Singapore General Hospital
📷: The SGH’s Bowyer Block opened in 1926.
In the early decades of Singapore’s colonial years, the only means of healthcare for non-European communities were traditional medicines as well as home remedies. Western medical practices arrived in Singapore around 1819 but the doctors attended only to the European community and their troops. In 1821, #SingaporesFirst general hospital was built in the form of a wooden shed in a British military camp in the vicinity of Bras Basah Road and Stamford Road, serving only European soldiers, sepoys (Indian soldiers), the seafaring population and the colonial government. Over the years, the general hospital went through several relocations, rebuilding and renaming, until it was set up at Sepoy Lines in Outram in 1882, where barracks for the sepoys used to be located. The Outram Road area turned out to be an excellent one for a general hospital, given its central location and elevated land with good drainage and water supply.

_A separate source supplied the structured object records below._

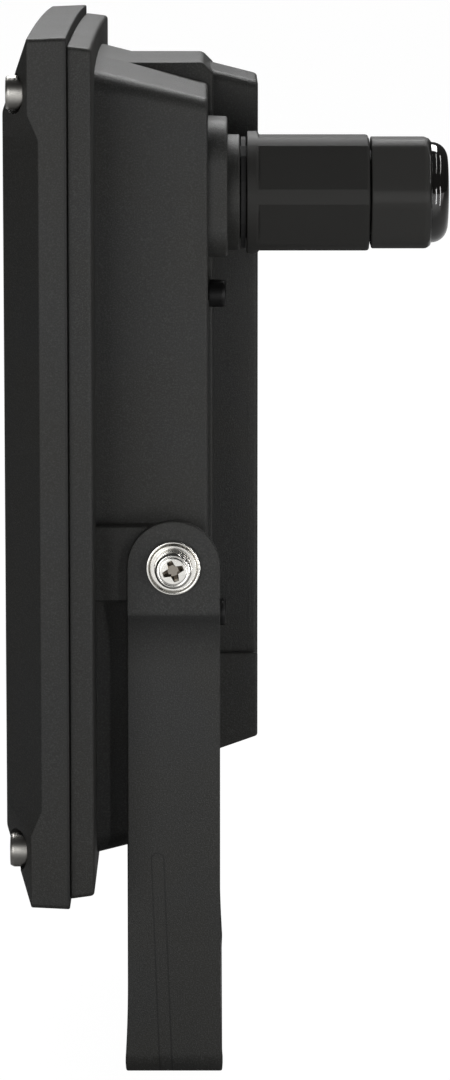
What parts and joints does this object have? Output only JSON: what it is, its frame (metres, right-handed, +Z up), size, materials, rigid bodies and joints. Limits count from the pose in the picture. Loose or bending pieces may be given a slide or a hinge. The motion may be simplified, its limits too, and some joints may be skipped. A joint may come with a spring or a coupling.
{
  "type": "led flood light",
  "caption": "Slim LED flood light: a cast head with a sloping front frame on a U-shaped steel bracket, with a cable gland behind.",
  "frame": {"origin": "middle of the underside of the bracket's base", "axes": "+Z up from the base, -Y towards the lit front, +X towards the side with the cable gland"},
  "size_m": [0.2, 0.1166, 0.2786],
  "materials": {
    "cast_coated": "die-cast aluminium, fine-textured charcoal powder coat",
    "bracket_coated": "steel strip, satin charcoal powder coat",
    "stainless": "plain stainless steel",
    "black_screw": "black coated steel",
    "nylon": "glossy black nylon",
    "rubber": "matt black rubber",
    "glass": "clear tempered glass",
    "lens": "clear moulded lens sheet",
    "inner_frame": "satin black plastic",
    "bare_aluminium": "plain rolled aluminium",
    "led_board": "white coated aluminium-core board",
    "driver_case": "light grey case",
    "terminal_block": "white plastic",
    "brown_wire": "brown insulation",
    "blue_wire": "blue insulation",
    "green_wire": "green insulation",
    "red_wire": "red insulation",
    "black_wire": "black insulation"
  },
  "bodies": {
    "bracket": {"bracket": "bracket_coated"},
    "head": {"bezel": "cast_coated", "bezel_screw_1": "stainless", "bezel_screw_2": "stainless", "bezel_screw_3": "stainless", "bezel_screw_4": "stainless", "bezel_seal": "rubber", "driver": "driver_case", "driver_screw_1": "stainless", "driver_screw_2": "stainless", "earth_lead": "green_wire", "earth_screw": "stainless", "gland_body": "nylon", "gland_clamp": "nylon", "gland_lock_nut": "nylon", "gland_o_ring": "rubber", "gland_seal": "rubber", "glass": "glass", "glass_gasket": "rubber", "heat_spreader": "bare_aluminium", "housing": "cast_coated", "inner_frame": "inner_frame", "led_board": "led_board", "led_minus_lead": "black_wire", "led_plus_lead": "red_wire", "lens_plate": "lens", "lens_screw_1": "stainless", "lens_screw_2": "stainless", "lens_screw_3": "stainless", "lens_screw_4": "stainless", "live_lead": "brown_wire", "neutral_lead": "blue_wire", "pivot_bolt_left": "stainless", "pivot_bolt_right": "stainless", "pivot_spring_washer_left": "stainless", "pivot_spring_washer_right": "stainless", "pivot_washer_left": "stainless", "pivot_washer_right": "stainless", "rear_cover": "cast_coated", "rear_cover_gasket": "rubber", "rear_cover_screw_1": "stainless", "rear_cover_screw_2": "stainless", "rear_cover_screw_3": "stainless", "rear_cover_screw_4": "stainless", "rear_screw_1": "black_screw", "rear_screw_2": "black_screw", "rear_screw_3": "black_screw", "rear_screw_4": "black_screw", "terminal_block": "terminal_block"},
    "gland_cap": {"gland_cap": "nylon"}
  },
  "joints": [
    {"name": "tilt", "type": "hinge", "parent": "bracket", "child": "head", "pos_m": [0, 0, 0.1377], "axis": [1, 0, 0], "range_deg": [-180, 5]},
    {"name": "gland_cap_turn", "type": "hinge", "parent": "head", "child": "gland_cap", "pos_m": [0.043, 0.0625, 0.2337], "axis": [0, 1, 0], "continuous": true}
  ]
}
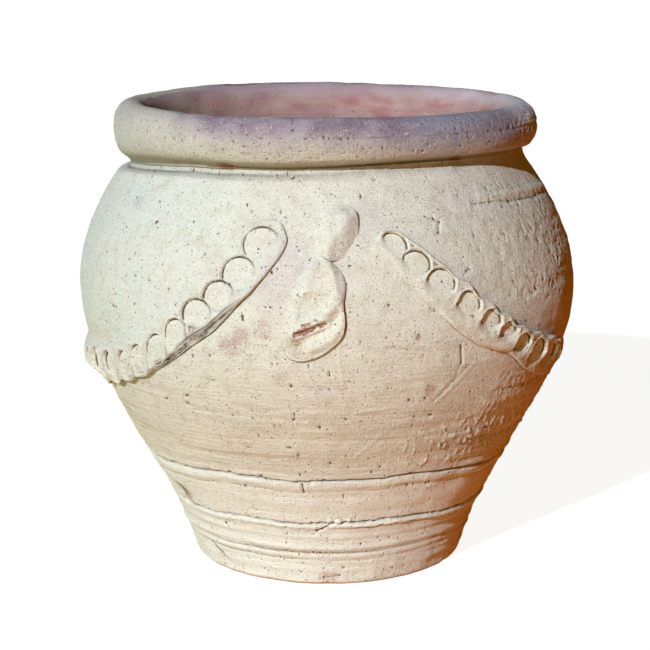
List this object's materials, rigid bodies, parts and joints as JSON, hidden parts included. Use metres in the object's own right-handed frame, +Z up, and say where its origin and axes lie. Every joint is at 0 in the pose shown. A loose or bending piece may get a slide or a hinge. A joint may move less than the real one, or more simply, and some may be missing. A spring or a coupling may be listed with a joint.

Eventually, a bigger general hospital was constructed at the same site and on 29 March 1926, it was officially named the Singapore General Hospital (SGH), opened by Sir Lawrence Nunns Guillemard, then Governor of the Straits Settlements. The SGH broke away completely from caring for only seamen, soldiers, Europeans and government officials, to provide modern medical care to the local people, regardless of race or social background. For the first time in Singapore’s history, our local people had access to government-run health facilities.
Boasting 800 beds across the Bowyer, Stanley and Norris Blocks, the SGH housed male, female and children’s wards as well as operating theatres, a laboratory, an outpatient block and living quarters for nurses. It was a landmark in the medical history of Singapore, and the only hospital then that had “Singapore” in its name which affirmed its status as the country’s premier hospital.
Singapore’s Chinese inhabitants started to call it 施排埔 – a “See Pai Poh” (in the Hokkien dialect) or “Sei Pai Por” (in the Cantonese dialect) – a name that is still commonly used to refer to the SGH today. 施 meaning charity or free; 排 meaning to queue; and埔 on a hill top: SGH was the place on a hill where everyone could go to seek medical care.
Today, SGH remains the largest hospital in Singapore with nearly 1,800 beds and over 10,000 healthcare workers providing care for more than 1 million patients annually. It is also a teaching hospital and a nodal point for clinical research. Going forward, its 43-hectare site will see an upgrade to support its continued endeavour to be Singapore’s largest healthcare hub to meet the nation’s future healthcare needs.